Lou decide volver con su padre a la vez que obliga a Ruben a recluirse en una comunidad de sordos. Allí, el baterista conoce un mentor: Joe (Paul Raci). Joe comparte con Ruben un pasado de adicciones y puede mostrarle un mundo nuevo, que le permita pensar a su sordera no como carencia sino posibilidad. La estancia de Ruben en la comunidad de sordos ofrece algunas de las escenas más audaces, que alternan entre el punto de escucha de Ruben y el del espectador oyente. El mundo saturado de armónicos de los shows de Backgammon contrastan con el mundo del silencio, que es también una invitación a la interioridad. Un espacio del cual Ruben reniega con todas sus fuerzas, porque la introspección pide también una aceptación. Ya convertido en un miembro destacado de la comunidad, Ruben decide vender todas sus cosas para costearse un implante coclear. La cirugía le deja una larga sutura en la cabeza, otra marca sobre la piel. A su maestro no le queda otra opción que rechazarlo: quien ve en la sordera algo que falta, no puede integrar esa comunidad.

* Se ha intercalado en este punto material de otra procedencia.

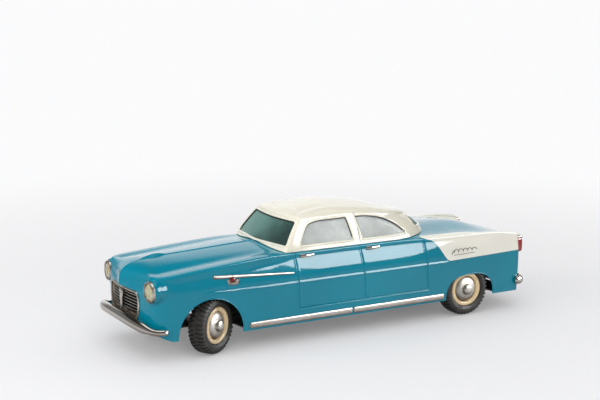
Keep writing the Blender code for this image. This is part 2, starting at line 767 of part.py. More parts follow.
def make_bumpers():
    front = bumper_path(43.2, -134.0, 20.2, 0.8, 0.75, 9, 1)
    make_bumper("front_bumper", front, lambda x: 26.0 - 5.2 * (abs(x) / 42.0) ** 2.5,
                lambda x: lerp(3.5, 2.2, ease((abs(x) - 38) / 5)), 1.4)
    rear = bumper_path(42.2, 140.5, 8.6, 0.35, 0.35, 8, -1)
    make_bumper("rear_bumper", rear, lambda x: 21.2, lambda x: lerp(3.4, 2.6, ease((abs(x) - 38) / 5)), 1.2)


# ---------------------------------------------------------------- wheels
TYRE = ((12.4, 1.0), (12.4, 11.9), (13.4, 12.4), (16.0, 12.3), (18.2, 11.0), (19.0, 9.2), (19.0, 3.4),
        (18.2, 1.6), (16.0, 0.5), (13.4, 0.5))
HUB_BORE = 1.65
DISC = ((HUB_BORE, 3.4), (2.8, 3.4), (2.8, 8.2), (9.6, 8.2), (10.9, 11.0), (11.2, 5.0), (12.1, 5.0),
        (12.1, 11.7), (10.6, 12.3), (9.2, 11.8), (8.8, 9.0), (HUB_BORE, 9.0))
CAP = ((0.0, 14.9), (2.4, 14.6), (3.4, 13.0), (6.3, 12.3), (8.2, 10.9), (8.5, 9.3), (7.7, 9.3), (6.6, 11.2),
       (3.0, 12.1), (0.0, 12.3))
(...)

El último acto resulta tristísimo y desgarrador. Una vez activado, Ruben descubre que el implante coclear es apenas un fantasma de su antigua audición: todo a su alrededor chirría y aturde sin posibilidad de distinción, de ordenamiento; un poco como esos armónicos de la primera escena, como ese caos que todavía se podía mensurar. Visita a su suegro y se reencuentra con Lou, que parece estar atravesando un renacimiento artístico y personal en el cual él se siente de más, aislado entre tanto ruido. La última escena entre ellos -una joya de lo no dicho- le pone punto final a la relación. Al día siguiente, Ruben deambula solo y, vencido por las circunstancias, se saca las bobinas de la cabeza. En el silencio total que sobreviene antes del corte a negro que clausura Sound of Metal cabe, todavía, la esperanza de una aceptación; la posibilidad de que Ruben pueda finalmente encontrar algo de serenidad allí, donde ya no existe el ruido.